Tears

Tears.jpg

I made you cry, I hurt you, and at that moment, I saw myself.

Did I push you too far?

Was seeing my reality too much?

Would you prefer the safety of a happy life?

A happy lie?

Is this what will make us survive for yet another day, full of moments that appear to amount to nothing. Moments designed to keep us busy, keep us distracted, keep us feeling like we are moving forward.

Rock bottom is meant to set us free; what a lovely story of hope you tell and if you say it enough you may continue believing it. Continue moving forward to a moving target of self-deluded joy, free from the suppressed thoughts that make us feel our truth.

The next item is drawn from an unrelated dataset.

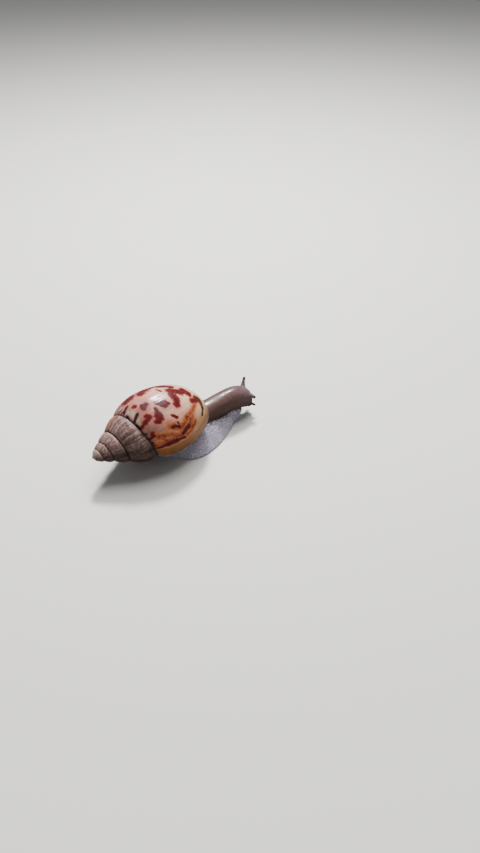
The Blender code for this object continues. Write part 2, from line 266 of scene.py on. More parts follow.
# each mark runs between two places, given as turn and share across from suture to base,
# and has a width in mm
shellMarks = {
    "blots": (
        ((-0.485, 0.14), (-0.485, 0.17), 2.6), ((-0.485, 0.17), (-0.495, 0.21), 3.4),
        ((-0.452, 0.28), (-0.46, 0.3), 2.0), ((-0.46, 0.31), (-0.48, 0.36), 2.8),
        ((-0.48, 0.41), (-0.485, 0.48), 2.2), ((-0.43, 0.43), (-0.405, 0.44), 0.7),
        ((-0.385, 0.51), (-0.338, 0.6), 2.2), ((-0.36, 0.49), (-0.335, 0.48), 2.2),
        ((-0.33, 0.485), (-0.308, 0.44), 2.3), ((-0.41, 0.125), (-0.405, 0.13), 1.3),
        ((-0.385, 0.17), (-0.366, 0.16), 1.1), ((-0.381, 0.21), (-0.372, 0.175), 1.2),
        ((-0.36, 0.35), (-0.342, 0.33), 1.7), ((-0.355, 0.3), (-0.33, 0.34), 1.4),
        ((-0.347, 0.37), (-0.33, 0.38), 0.8), ((-0.34, 0.235), (-0.318, 0.22), 0.9),
        ((-0.31, 0.21), (-0.293, 0.2), 1.9), ((-0.289, 0.165), (-0.284, 0.17), 1.4),
        ((-0.33, 0.13), (-0.321, 0.14), 1.4), ((-0.318, 0.13), (-0.308, 0.08), 1.4),
        ((-0.306, 0.06), (-0.296, 0.02), 0.9), ((-0.278, 0.33), (-0.262, 0.35), 0.9),
        ((-0.234, 0.24), (-0.232, 0.29), 1.0), ((-0.232, 0.29), (-0.22, 0.32), 1.1),
        ((-0.243, 0.33), (-0.236, 0.33), 0.6), ((-0.157, 0.02), (-0.17, 0.12), 0.9),
        ((-0.17, 0.12), (-0.168, 0.21), 1.6), ((-0.168, 0.21), (-0.16, 0.31), 1.0),
        ((-0.2, 0.4), (-0.184, 0.31), 1.3), ((-0.262, 0.7), (-0.228, 0.73), 2.0),
        ((-0.251, 0.07), (-0.236, 0.06), 1.1), ((-0.236, 0.06), (-0.226, 0.02), 1.0),
        ((-0.455, 0.5), (-0.435, 0.53), 2.0), ((-0.435, 0.53), (-0.4, 0.58), 1.8),
        ((-0.35, 0.64), (-0.3, 0.66), 2.0), ((-0.27, 0.62), (-0.24, 0.7), 1.6),
    ),
    "rusts": (
        ((-0.247, 0.65), (-0.239, 0.55), 1.5), ((-0.239, 0.55), (-0.238, 0.44), 1.4),
        ((-0.238, 0.44), (-0.216, 0.35), 1.5), ((-0.218, 0.49), (-0.204, 0.4), 2.0),
        ((-0.2, 0.19), (-0.174, 0.3), 1.7), ((-0.225, 0.09), (-0.205, 0.19), 1.7),
        ((-0.21, 0.1), (-0.176, 0.17), 1.1), ((-0.24, 0.24), (-0.212, 0.33), 2.2),
        ((-0.19, 0.5), (-0.17, 0.35), 1.5), ((-0.175, 0.03), (-0.183, 0.25), 2.2),
    ),
    "bars": (
        ((-0.547, 0.03), (-0.553, 0.1), 0.5), ((-0.523, 0.02), (-0.53, 0.09), 0.5),
        ((-0.5, 0.02), (-0.5, 0.09), 0.5), ((-0.478, 0.02), (-0.462, 0.05), 0.4),
        ((-0.442, 0.1), (-0.43, 0.03), 0.9), ((-0.452, 0.02), (-0.436, 0.05), 0.5),
        ((-0.401, 0.02), (-0.386, 0.01), 0.8), ((-0.365, 0.09), (-0.345, 0.02), 0.95),
        ((-0.326, 0.01), (-0.296, 0.015), 0.7), ((-0.26, 0.02), (-0.256, 0.02), 0.6),
        ((-0.204, 0.02), (-0.18, 0.02), 0.6),
    ),
    "pales": (
        ((-0.392, 0.07), (-0.36, 0.055), 1.4), ((-0.337, 0.05), (-0.322, 0.03), 1.1),
        ((-0.415, 0.06), (-0.4, 0.05), 0.6), ((-0.2, 0.76), (-0.165, 0.7), 1.8),
    ),
    # painted reflection: the glint's haze on the blots under it, as mauve marks
    "mauves": (
        ((-0.362, 0.34), (-0.335, 0.335), 3.4), ((-0.38, 0.19), (-0.37, 0.17), 2.6),
        ((-0.338, 0.25), (-0.31, 0.225), 1.6),
    ),
    "stains": (
        ((-0.245, 0.735), (-0.218, 0.735), 1.9), ((-0.218, 0.735), (-0.185, 0.69), 1.9),
        ((-0.185, 0.69), (-0.172, 0.63), 1.1),
    ),
}
markNames = ("pale", "rust", "blot", "mauve", "bar", "stain")
shellFields = markNames + ("turn", "across", "inside", "seam", "rib", "up")
markScale = {
    "turn": 68,               # mm that a turn runs, at the lip
    "across": 32,             # mm from suture to base, at the lip
    "reach": 0.12,            # turns from a mark's ends beyond which it isn't measured
}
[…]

Just do what you want. I’ve heard it time and time again but what happens if what I want is a vivid reflection of exactly who I am, what I feel? Then can I do what I want, or is what I want too little, too late?

Can I convince myself that everything I’ve worked for was just a passing desire, like the drifting memory of a moment that is out of reach?

What if what I want is too much? Then somebody has to do what they don’t want and once again, I know the outcome of this story.

I have heard it, listened to it for what seems like an eternity. Maybe this is precisely what I have to look forward to? Perhaps this is the reality I need to believe? Perhaps I am out of options, of fight, left unable to see through what hangs heavily from my brow?

The unseen weight submerges me in the things I fear the most, the reality of my actions, the consequence of my happiness.